Mills concludes by pointing out how this bureaucratization can be seen in the very places where sociologists work: universities. Universities, too, have become increasingly bureaucratic. Instead of focusing on the truth, they are becoming businesses that want to make profit and have efficient professors. Professors, too, get rewarded for doing bureaucratic work or studies that benefit the managerial elite. Mills calls out the “new academic entrepreneurs” who trade academic prestige for economic incentives.

Analysis

In these chapters, Mills also picks up on a theme he signaled in his introduction: the importance of having a specific function for social science. He is worried by social scientists who either turn their science into bureaucracy or else try to become like the natural scientists including physicists and chemists. That’s why he also quotes these other natural scientists, to show he has read them but is different from them. Social science has to be its own thing in order to answer the pressing questions of a society dealing with issues including war and poverty.

But Mills also expands his analysis in these chapters. Just as he’s shifted from talking about theory to talking about methods—from ideas to practices—in these chapters he’s also shifting to talking about the day-to-day life of the sociology profession. In doing so, Mills shows his sense of pragmatism as well. He doesn’t just live in a world of ideas, but also a world in which people are trying to make money and professors are trying to get tenure. He has a clear sense of sociology as not just a life of the mind but also as a profession. He complains that some in the profession have essentially “sold out” and started to serve masters other than truth.

From today’s vantage point, it’s interesting to consider how some of the tendencies Mills worries about in sociology have become different professions in their own right. Today, we have professional pollsters, who work for institutions like the Pew Research Center and give us information about public opinion, for instance during presidential elections. These centers are very much like the bureaucratic research centers Mills disparages in these chapters. But such Centers today are often separate from universities, and pollsters within them usually would not consider themselves sociologists. This might mean that the concern Mills had has been averted: sociology has been able to maintain a disciplinary identity independent of the mass media polling. But it could also mean that Mills’s concerns have become realized. Today, more people probably read polls by research centers than they do books by sociologists.

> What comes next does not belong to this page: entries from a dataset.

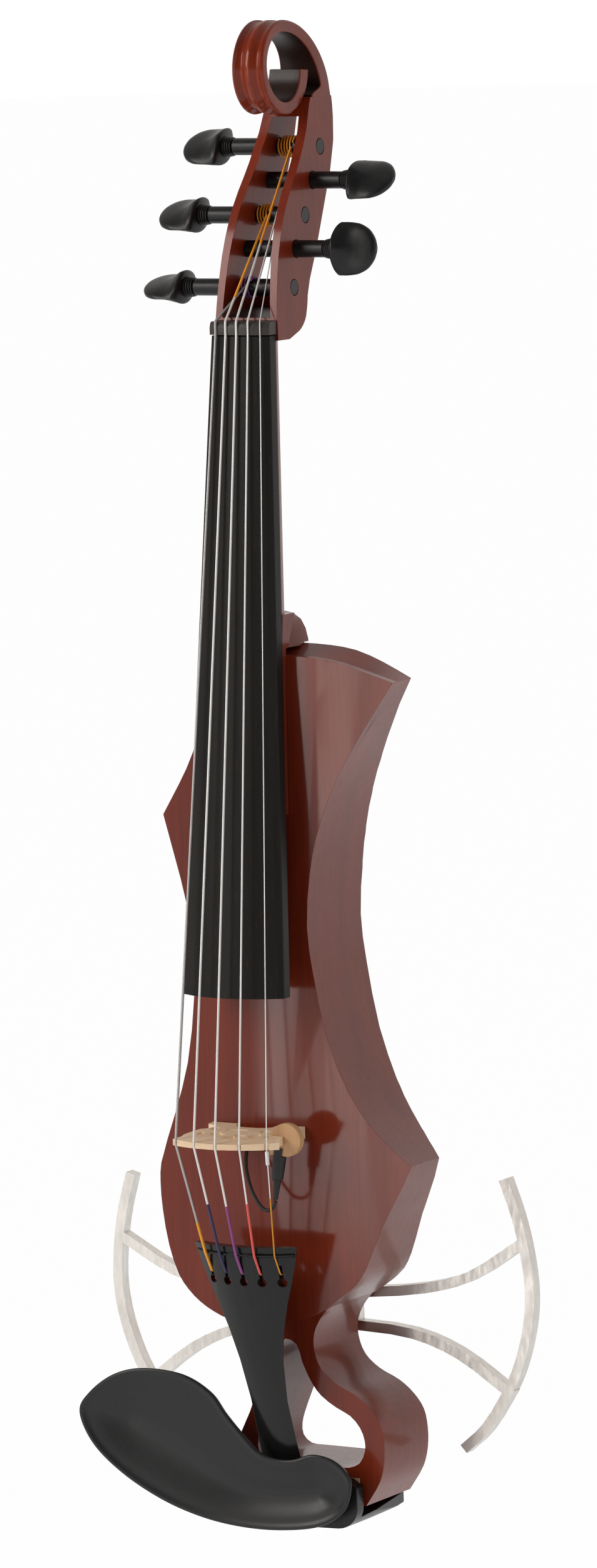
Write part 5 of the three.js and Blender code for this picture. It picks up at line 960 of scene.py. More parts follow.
@dataclass
class Studio:
    """Camera, floor, surroundings and lamps.

    Attributes:
        azimuth: the camera's bearing in radians.
        elevation: its height angle in radians.
        roll: its roll in radians.
        distance: distance from the point it is built round, in metres.
        focal: focal length in pixels of the photograph.
        frame: width and height of the photograph.
        centre: the photograph's principal point.
    """

    azimuth: float = 0.505821
    elevation: float = 0.114336
    roll: float = -0.026867
    distance: float = 3.550343
    focal: float = 13907.587
    frame: tuple[float, float] = (955.0, 2508.0)
    centre: tuple[float, float] = (397.952, 1280.128)

    def camera(self) -> None:
        """Sets the camera where the photograph was taken."""
        a, e, r = self.azimuth, self.elevation, self.roll
        back = Vector((math.sin(a) * math.cos(e), -math.cos(a) * math.cos(e), math.sin(e)))
        right = Vector((math.cos(a), math.sin(a), 0.0))
        up = back.cross(right)
        across = right * math.cos(r) + up * math.sin(r)
        upward = up * math.cos(r) - right * math.sin(r)
        data = bpy.data.cameras.new("camera")
        data.sensor_width = 36.0
        data.lens = self.focal / self.frame[1] * 36.0
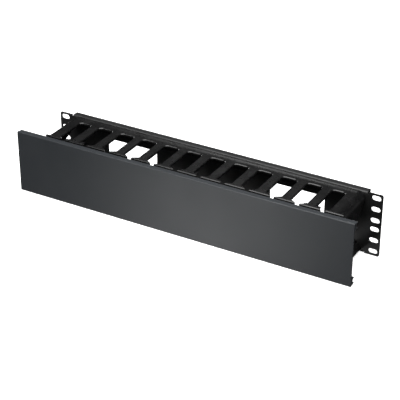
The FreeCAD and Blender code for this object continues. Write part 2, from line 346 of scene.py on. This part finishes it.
def studio_world():
    world = bpy.data.worlds.new("studio")
    world.use_nodes = True
    background = world.node_tree.nodes["Background"]
    background.inputs["Color"].default_value = (*WORLD_COLOUR, 1.0)
    background.inputs["Strength"].default_value = WORLD_STRENGTH
    bpy.context.scene.world = world


def studio_camera():
    data = bpy.data.cameras.new("camera")
    data.sensor_width = SENSOR_MM
    data.lens = LENS_MM
    camera = bpy.data.objects.new("camera", data)
    bpy.context.scene.collection.objects.link(camera)
    camera.location = CAMERA_PLACE
    camera.rotation_mode = "XYZ"
    camera.rotation_euler = (math.radians(90 - CAMERA_ELEVATION), math.radians(CAMERA_ROLL),
                             math.radians(CAMERA_AZIMUTH))
    bpy.context.scene.camera = camera


def soft_light(name, place, size, watts, target=OBJECT_MIDDLE):
    """A rectangular lamp of this width and height, turned to its target."""
    light = bpy.data.lights.new(name, "AREA")
    light.shape = "RECTANGLE"
    light.size, light.size_y = size
    light.energy = watts
    lamp = bpy.data.objects.new(name, light)
    bpy.context.scene.collection.objects.link(lamp)
    lamp.location = place
    lamp.rotation_euler = (Vector(target) - Vector(place)).to_track_quat("-Z", "Y").to_euler()


studio_floor()
studio_backdrop()
studio_world()
studio_camera()

# The main light, from above and from the front
soft_light("overhead", place=(0.15, -0.65, 2.2), size=(3.0, 2.2), watts=105)
soft_light("front", place=(-0.3, -2.6, 0.7), size=(2.2, 1.2), watts=22)

# High behind the left end: it brightens the ridge along the plate
soft_light("back_left", place=(-0.8, 1.32, 1.82), size=(0.5, 0.5), watts=5)

# Low lamps that fill in the back and the ends
soft_light("rear", place=(0.1, 2.6, 0.15), size=(1.4, 0.4), watts=20)
soft_light("left", place=(-2.2, 1.0, 0.2), size=(0.8, 0.4), watts=14)
soft_light("right", place=(2.2, 1.0, 0.2), size=(0.8, 0.4), watts=8)

# It stands where the upright cover mirrors it, and gives the broad sheen along the cover's middle
soft_light("sheen", place=(-0.36, -0.84, -0.5), size=(0.32, 0.4), watts=1.2, target=(0.06, -0.08, 0))

bpy.context.scene.view_settings.view_transform = "Standard"
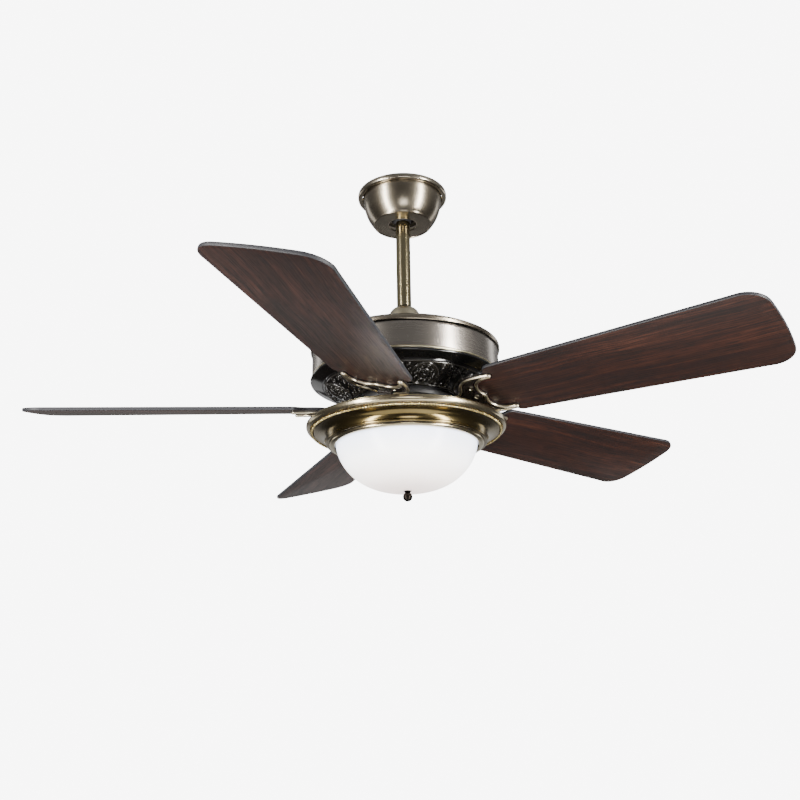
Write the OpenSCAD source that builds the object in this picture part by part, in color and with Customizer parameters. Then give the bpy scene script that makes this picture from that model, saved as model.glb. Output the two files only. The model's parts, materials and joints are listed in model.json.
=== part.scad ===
// Ceiling fan with light: five pitched wooden blades, a drum-shaped motor housing
// on a downrod, and a round light kit with a glass bowl.
// Units are millimetres. The origin is on the fan's axis in the ceiling plane, and
// +Z points up, so the whole fan hangs below the origin.

/* [Overall] */
// Radius from the axis to the blade tips (half of the blade sweep)
tip_r = 660; // [560:5:720]
// Height of the blades' middle plane below the ceiling
blade_drop = 434; // [428:1:444]
// Turn of the first blade from the +X axis, in degrees
rest_turn = 38.3; // [0:0.1:72]

/* [Canopy and hanger] */
// Radius of the ring round the canopy's rim
canopy_ring_r = 84.5; // [80:0.5:90]
// Radius of the canopy's bowl at its top
canopy_r = 75; // [72:0.5:76]
// Radius of the canopy's flat bottom
canopy_foot_r = 53; // [48:1:58]
// Depth of the canopy below the ceiling
canopy_h = 66; // [64:1:72]
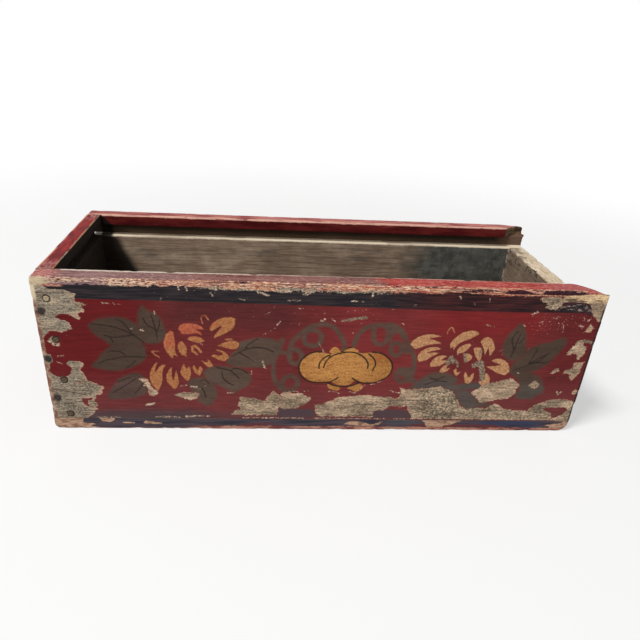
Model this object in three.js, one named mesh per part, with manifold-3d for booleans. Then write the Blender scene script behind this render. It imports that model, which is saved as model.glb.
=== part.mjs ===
// A painted wooden box for a sliding lid, lying on its base with the open end of the lid
// grooves at +X and the decorated face at -Y. Millimetres, +Z up, origin at the middle of
// the underside. Two long boards run the full length and cover the ends of two short
// boards; all four stand on a bottom board of full size. Iron nails and bamboo pegs hold
// the corners, and iron nails come up through the bottom board.

import * as THREE from 'three';
import { mergeVertices } from 'three/addons/utils/BufferGeometryUtils.js';
import Module from 'manifold-3d';

const wasm = await Module();
wasm.setup();

// Outside of the box.
const boxLength = 420;
const boxWidth = 177;
const boxHeight = 126.5;

// Boards.
const sideThickness = 16.5;
const closedEndThickness = 13;
const openEndThickness = 15;
const bottomThickness = 10;

// Grooves for the lid: plowed into both long boards and the closed end.
const lipHeight = 9.2;
const grooveHeight = 9.6;
const sideGrooveDepth = 6.5;
const endGrooveDepth = 7;

// Mouth: the lips over the grooves are sawn off on a slant at the open end.
const mouthInnerRun = 22.5;
const frontMouthOuterRun = 1.4;
const backMouthOuterRun = 4.4;

// Wear: how far edges and corners are rounded off.
const arris = 0.6;
const lipOuterWear = 3.4;
const lipInnerWear = 1.4;
const closedEndWear = 2.6;
const topCornerWear = 3;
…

Mills would ask us today to consider how widespread the sociological imagination has become.

The other profession—as well as school of thought—that Mills rejects in these chapters is psychology. He is concerned that psychology focuses too much on individuals and tries to solve individual problems that are actually social problems. In making this claim, Mills is trying to protect his discipline from another threat. Just as he wanted to carve out a space for social science distinct from natural science and the humanities, he also wants to protect sociology from psychology within social science. Psychology was increasingly popular in the mid-20th century. Mills wants to assert that psychology alone cannot provide people with the answers they seek.

One factor influencing the bureaucratization of the university that Mills complains about in these chapters is the dramatically increased role of the university during his time period. Before World War II, it was much less common for people to go to university. Higher education was more common among the upper classes, but it was not widespread among the middle and working classes. This changed after World War II because of the G.I. Bill, which provided veterans a means of going to college. As a result, universities saw a dramatic increase in students in the 10 years before Mills wrote The Sociological Imagination. Part of the bureaucratization Mills complains about is because of the new need to manage this increase in students. But it is notable that Mills doesn’t really talk much about students in these chapters. Although he talks about teaching from time to time, he seems to feel that his primary responsibility is not to his students, but to the wider public that his book is intended to address.